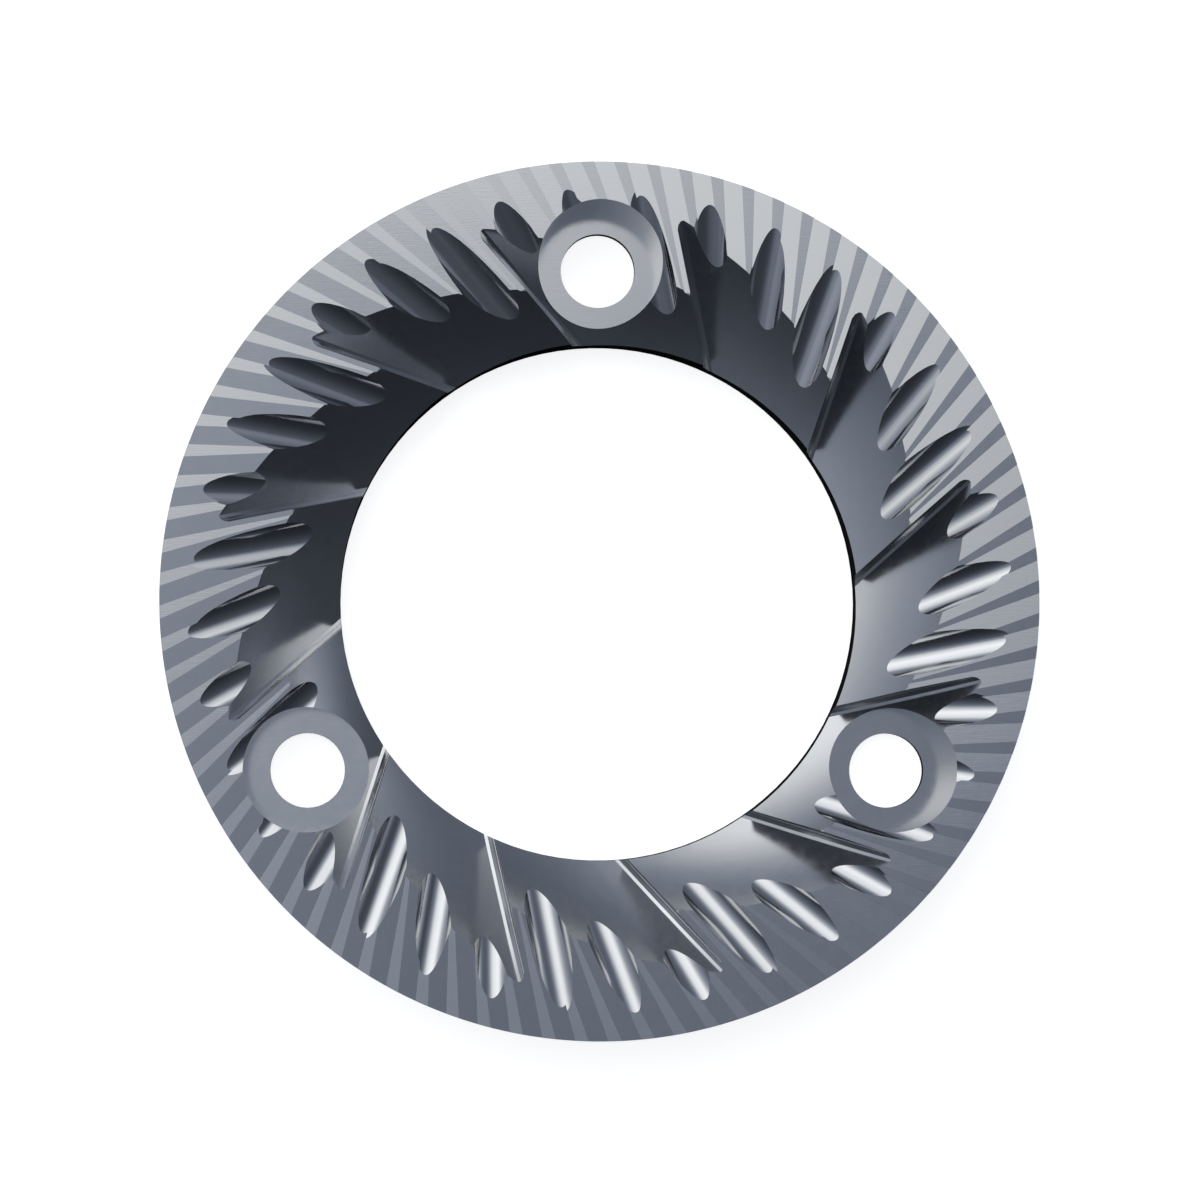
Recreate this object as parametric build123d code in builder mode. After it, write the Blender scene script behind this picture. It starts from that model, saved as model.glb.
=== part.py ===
from build123d import *
from math import asin, cos, degrees, radians, sin, sqrt, tan
import os

# All lengths are in millimetres and all angles in degrees.
# The origin is the centre of the back face, and the teeth point along +Z.
# Bearings run anticlockwise from +X, seen from the toothed side.

# Blank
outer_diameter = 64.0
bore_diameter = 38.0
thickness = 7.0
back_edge_chamfer = 0.4

# Countersunk holes for the screws
screw_count = 3
screw_circle_diameter = 49.4
first_screw_bearing = 90.0
screw_clearance_diameter = 5.5
head_recess_diameter = 9.1
head_recess_depth = 4.2
countersink_angle = 90.0

# Feed pockets, each a dished ramp that runs down to a steep wall
pocket_count = 12
wall_bearing = 71.24
wall_offset = 10.73
wall_draft = 3.0
wall_foot_chamfer = 0.52
wall_foot_edge_chamfer = 0.13
dish_axis_offset = 14.0
dish_axis_from_wall = 84.7
dish_rim_radius = 35.35
dish_rim_slope = 47.0
dish_profile_radius = 20.3

# Scallops that lead from the flat land down into the pockets, each steeper than the one before
scallop_radius = 1.45
rim_land_width = 2.0
scallop_lean = 15.9
first_scallop_bearing = 24.9
scallop_slopes = (11.8, 13.2, 15.3)
scallop_length = 11.0

# Fine grinding teeth on the flat land, parted by shallow grooves
groove_count = 84
groove_bearing = 62.6
groove_offset = 11.66
groove_width = 1.36
groove_depth = 0.1
groove_wall_draft = 8.0
groove_inner_radius = 22.5

# How far a cutter reaches past the face or edge that it cuts
overrun = 0.5

outer_radius = outer_diameter / 2
bore_radius = bore_diameter / 2
scallop_tip_radius = outer_radius - rim_land_width
cutter_top = thickness + overrun


def along(bearing):
    """Unit vector along a bearing."""
    return Vector(1, 0, 0).rotate(Axis.Z, bearing)


def across(bearing):
    """Unit vector a quarter turn clockwise of a bearing."""
    return along(bearing - 90)


def wall_plane(bearing, offset):
    """Plane of a pocket's wall, which leans clockwise towards its foot."""
    return Plane(
        origin=across(bearing) * offset + Vector(0, 0, thickness),
        x_dir=along(bearing),
        z_dir=across(bearing) * cos(radians(wall_draft)) + Vector(0, 0, sin(radians(wall_draft))),
    )


# One groove, deepest at the steep wall on its anticlockwise side
groove_start = sqrt(groove_inner_radius**2 - groove_offset**2)
groove_end = outer_radius + overrun
groove_wall_run = tan(radians(groove_wall_draft))
groove_origin = across(groove_bearing) * groove_offset + along(groove_bearing) * groove_start
groove_plane = Plane(
    origin=groove_origin + Vector(0, 0, thickness),
    x_dir=-across(groove_bearing),
    z_dir=along(groove_bearing),
)

with BuildPart() as groove:
    with BuildSketch(groove_plane):
        with BuildLine():
            Polyline(
                (0, 0),
                (groove_width - groove_depth * groove_wall_run, -groove_depth),
                (groove_width + overrun * groove_wall_run, overrun),
                (0, overrun),
                close=True,
            )
        make_face()
    extrude(amount=groove_end - groove_start)

# One pocket: a bowl about an upright axis off the burr's centre, kept between its own wall
# and the wall of the next pocket
dish_bearing = wall_bearing + dish_axis_from_wall
dish_centre = along(dish_bearing) * dish_axis_offset
arc_centre_radius = dish_rim_radius - dish_profile_radius * sin(radians(dish_rim_slope))
arc_centre_height = thickness + dish_profile_radius * cos(radians(dish_rim_slope))
arc_end_angle = degrees(asin((cutter_top - arc_centre_height) / dish_profile_radius))
pocket_pitch = 360 / pocket_count

with BuildPart() as pocket:
    with BuildSketch(Plane(origin=dish_centre, x_dir=along(dish_bearing), z_dir=across(dish_bearing))):
        with BuildLine():
            floor_arc = CenterArc(
                (arc_centre_radius, arc_centre_height),
                dish_profile_radius,
                -90,
                90 + arc_end_angle,
            )
            Polyline(floor_arc @ 1, (arc_centre_radius, cutter_top), floor_arc @ 0)
        make_face()
    revolve(axis=Axis(dish_centre, (0, 0, 1)))
    split(bisect_by=wall_plane(wall_bearing, wall_offset), keep=Keep.TOP)
    split(
        bisect_by=wall_plane(wall_bearing - pocket_pitch, wall_offset + overrun),
        keep=Keep.BOTTOM,
    )
    with BuildSketch():
        Circle(bore_radius - overrun)
    extrude(amount=cutter_top, mode=Mode.SUBTRACT)
    curved = pocket.faces().filter_by(GeomType.PLANE, reverse=True)
    floor = curved.filter_by(GeomType.CYLINDER, reverse=True)[0]
    wall = pocket.faces().filter_by(GeomType.PLANE).sort_by(Axis(dish_centre, across(wall_bearing)))[0]
    chamfer(floor.edges() & wall.edges(), wall_foot_chamfer)
    foot = pocket.faces().filter_by(GeomType.BSPLINE)[0]
    chamfer(foot.edges().sort_by(SortBy.LENGTH)[-2:], wall_foot_edge_chamfer)

# The scallops of one pocket, round-bottomed cuts that slope down from their tips on the land
scallop_pitch = pocket_pitch / len(scallop_slopes)

with BuildPart() as scallops:
    for place, slope in enumerate(scallop_slopes):
        bearing = first_scallop_bearing + place * scallop_pitch
        tip = along(bearing) * scallop_tip_radius + Vector(0, 0, thickness)
        inward = along(bearing + scallop_lean + 180)
        run = inward * cos(radians(slope)) - Vector(0, 0, sin(radians(slope)))
        rise = inward * sin(radians(slope)) + Vector(0, 0, cos(radians(slope)))
        with BuildSketch(Plane(origin=tip + rise * scallop_radius - run * overrun, x_dir=rise, z_dir=run)):
            Circle(scallop_radius)
        extrude(amount=scallop_length + overrun)

with BuildPart() as burr:
    with BuildSketch():
        Circle(outer_radius)
        Circle(bore_radius, mode=Mode.SUBTRACT)
    extrude(amount=thickness)
    chamfer(burr.faces().sort_by(Axis.Z)[0].edges(), back_edge_chamfer)
    with PolarLocations(0, groove_count):
        add(groove.part, mode=Mode.SUBTRACT)
    with PolarLocations(0, pocket_count):
        add(pocket.part, mode=Mode.SUBTRACT)
    with PolarLocations(0, pocket_count):
        add(scallops.part, mode=Mode.SUBTRACT)
    with Locations((0, 0, thickness - head_recess_depth)):
        with PolarLocations(screw_circle_diameter / 2, screw_count, start_angle=first_screw_bearing):
            CounterSinkHole(
                screw_clearance_diameter / 2,
                head_recess_diameter / 2,
                counter_sink_angle=countersink_angle,
            )

burr.part.label = "burr"
os.makedirs("parts", exist_ok=True)
export_step(burr.part, "parts/burr.step")
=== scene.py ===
import math

import bpy
from mathutils import Matrix, Vector


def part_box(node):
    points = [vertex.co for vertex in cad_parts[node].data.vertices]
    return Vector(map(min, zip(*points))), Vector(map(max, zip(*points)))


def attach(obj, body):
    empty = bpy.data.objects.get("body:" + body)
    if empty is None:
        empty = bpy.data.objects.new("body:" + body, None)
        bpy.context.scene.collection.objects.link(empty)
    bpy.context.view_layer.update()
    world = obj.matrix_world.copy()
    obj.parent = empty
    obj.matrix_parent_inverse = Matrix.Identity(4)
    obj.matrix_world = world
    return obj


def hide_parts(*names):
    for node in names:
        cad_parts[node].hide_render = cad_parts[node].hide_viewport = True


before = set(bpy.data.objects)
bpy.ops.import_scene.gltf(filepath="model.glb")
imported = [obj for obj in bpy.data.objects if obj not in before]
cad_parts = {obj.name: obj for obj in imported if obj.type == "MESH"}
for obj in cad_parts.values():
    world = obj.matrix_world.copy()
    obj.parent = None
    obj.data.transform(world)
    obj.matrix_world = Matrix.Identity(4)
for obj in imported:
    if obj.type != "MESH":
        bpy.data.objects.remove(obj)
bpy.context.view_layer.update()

# Lengths are in metres and angles in degrees. Bearings run anticlockwise from +X, seen from the toothed side.

# The burr, from the frame
LOW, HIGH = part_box("burr")
TOP = HIGH.z
UP = Vector((0, 0, 1))

# The photograph: its side in pixels, its scale at the toothed face, and where the burr's axis meets that face
PHOTO_SIDE = 1200
PIXELS_PER_METRE = 13770
AXIS_PIXEL = (601.35, 599.35)

# The view: tilt from straight above, the bearing it comes from, and the distance from the toothed face
VIEW_TILT = 3.8
VIEW_BEARING = 227.0
VIEW_DISTANCE = 0.3195
SENSOR_MM = 36.0
CLIP_NEAR = 0.01
CLIP_FAR = 10

# The screw recesses, with the countersink of the CAD and the flat seat that takes its place
RECESS_CIRCLE = 0.0247
RECESS_BEARINGS = (90, 210, 330)
RECESS_RADIUS = 0.00455
HOLE_RADIUS = 0.00275
COUNTERSINK_TOP = 0.0028
SEAT_HEIGHT = 0.001

# The grooves: their depth in the CAD, and the part of it that the photograph's light shows
GROOVE_DEPTH = 0.0001
GROOVE_PART = 0.75

# The walls of the pockets, and the bowls that their floors are cut to, as in the CAD
POCKETS = 12
POCKET_PITCH = 360 / POCKETS
WALL_BEARING = 71.24
WALL_OFFSET = 0.01073
WALL_LEAN = math.tan(math.radians(3.0))
BOWL_BEARING = 155.94
BOWL_OFFSET = 0.014
BOWL_RIM = 0.03535
BOWL_SLOPE = math.radians(47.0)
BOWL_PROFILE = 0.0203
BORE_RADIUS = 0.019
ARC_RADIUS = BOWL_RIM - BOWL_PROFILE * math.sin(BOWL_SLOPE)
ARC_HEIGHT = TOP + BOWL_PROFILE * math.cos(BOWL_SLOPE)

# The crests between pockets: the radius they are made good to, the distances behind the wall at which they have
# points, their rows of faces, how deep they are sunk in the ridge, and how far they cover the CAD's faces
CREST_REACH = 0.02325
CREST_BACKS = (0.0, 0.00008, 0.0002, 0.0004, 0.0006, 0.00082)
CREST_ROWS = 24
CREST_DEPTH = 0.0016
CREST_COVER = 0.000008
HEIGHT_STEPS = 8

# How near a point has to be to the surfaces that it is sorted by, and how far up their faces look
NEAR_HOLE = 0.00001
NEAR_BOWL = 0.000004
NEAR_GROOVE = GROOVE_DEPTH * 1.05
BOWL_LOOKS_UP = 0.3
GROOVE_LOOKS_UP = 0.99

# The finishes of the steel: name, lowest and highest roughness
FINISHES = (("ground_steel", 0.08, 0.13), ("cut_steel", 0.09, 0.15), ("milled_steel", 0.16, 0.24))
GROUND, CUT, MILLED = range(len(FINISHES))

# The steel's colours, and the scales of its patches, mottling, grain and grinding marks, per metre
DARK_STEEL = (0.545, 0.55, 0.555, 1.0)
PALE_STEEL = (0.605, 0.61, 0.615, 1.0)
PATCH_SCALE = 120.0
MOTTLE_SCALE = 1500.0
MOTTLE_COARSENESS = 0.6
MOTTLE_RANGE = (0.3, 0.7)
GRAIN_SCALE = 9000.0
SCRATCH_SCALES = (500.0, 12000.0, 12000.0)
MARK_STRENGTH = 0.12
MARK_HEIGHT = 0.00001

# The edges painted paler, partly as wear and partly as a painted highlight: radius, the cosines of the turn at
# which the paler edge starts and is full, and what it does there
WORN_GLINT_RADIUS = 0.00004
WORN_GLINT_TURN = (0.97, 0.8)
WORN_GLINT_SHARE = 0.3
WORN_ROUGHNESS = 0.15
# The paler steel of the edges: partly wear, partly a painted highlight
WORN_GLINT_STEEL = (0.78, 0.785, 0.79, 1.0)

# The floor: its side, its colour, how much paler the camera sees it, and its colour as the steel mirrors it
FLOOR_SIZE = 3.0
FLOOR_COLOUR = (0.8, 0.8, 0.8, 1.0)
FLOOR_LIFT = 0.85
MIRRORED_FLOOR = (0.02, 0.02, 0.02, 1.0)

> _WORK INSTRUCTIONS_
Take the listing above and repeat exactly the lines from the one containing "rise = inward" through the one containing "for node in", both included.

> _EXERCISE SOLUTION_
        rise = inward * sin(radians(slope)) + Vector(0, 0, cos(radians(slope)))
        with BuildSketch(Plane(origin=tip + rise * scallop_radius - run * overrun, x_dir=rise, z_dir=run)):
            Circle(scallop_radius)
        extrude(amount=scallop_length + overrun)

with BuildPart() as burr:
    with BuildSketch():
        Circle(outer_radius)
        Circle(bore_radius, mode=Mode.SUBTRACT)
    extrude(amount=thickness)
    chamfer(burr.faces().sort_by(Axis.Z)[0].edges(), back_edge_chamfer)
    with PolarLocations(0, groove_count):
        add(groove.part, mode=Mode.SUBTRACT)
    with PolarLocations(0, pocket_count):
        add(pocket.part, mode=Mode.SUBTRACT)
    with PolarLocations(0, pocket_count):
        add(scallops.part, mode=Mode.SUBTRACT)
    with Locations((0, 0, thickness - head_recess_depth)):
        with PolarLocations(screw_circle_diameter / 2, screw_count, start_angle=first_screw_bearing):
            CounterSinkHole(
                screw_clearance_diameter / 2,
                head_recess_diameter / 2,
                counter_sink_angle=countersink_angle,
            )

burr.part.label = "burr"
os.makedirs("parts", exist_ok=True)
export_step(burr.part, "parts/burr.step")
=== scene.py ===
import math

import bpy
from mathutils import Matrix, Vector


def part_box(node):
    points = [vertex.co for vertex in cad_parts[node].data.vertices]
    return Vector(map(min, zip(*points))), Vector(map(max, zip(*points)))


def attach(obj, body):
    empty = bpy.data.objects.get("body:" + body)
    if empty is None:
        empty = bpy.data.objects.new("body:" + body, None)
        bpy.context.scene.collection.objects.link(empty)
    bpy.context.view_layer.update()
    world = obj.matrix_world.copy()
    obj.parent = empty
    obj.matrix_parent_inverse = Matrix.Identity(4)
    obj.matrix_world = world
    return obj


def hide_parts(*names):
    for node in names:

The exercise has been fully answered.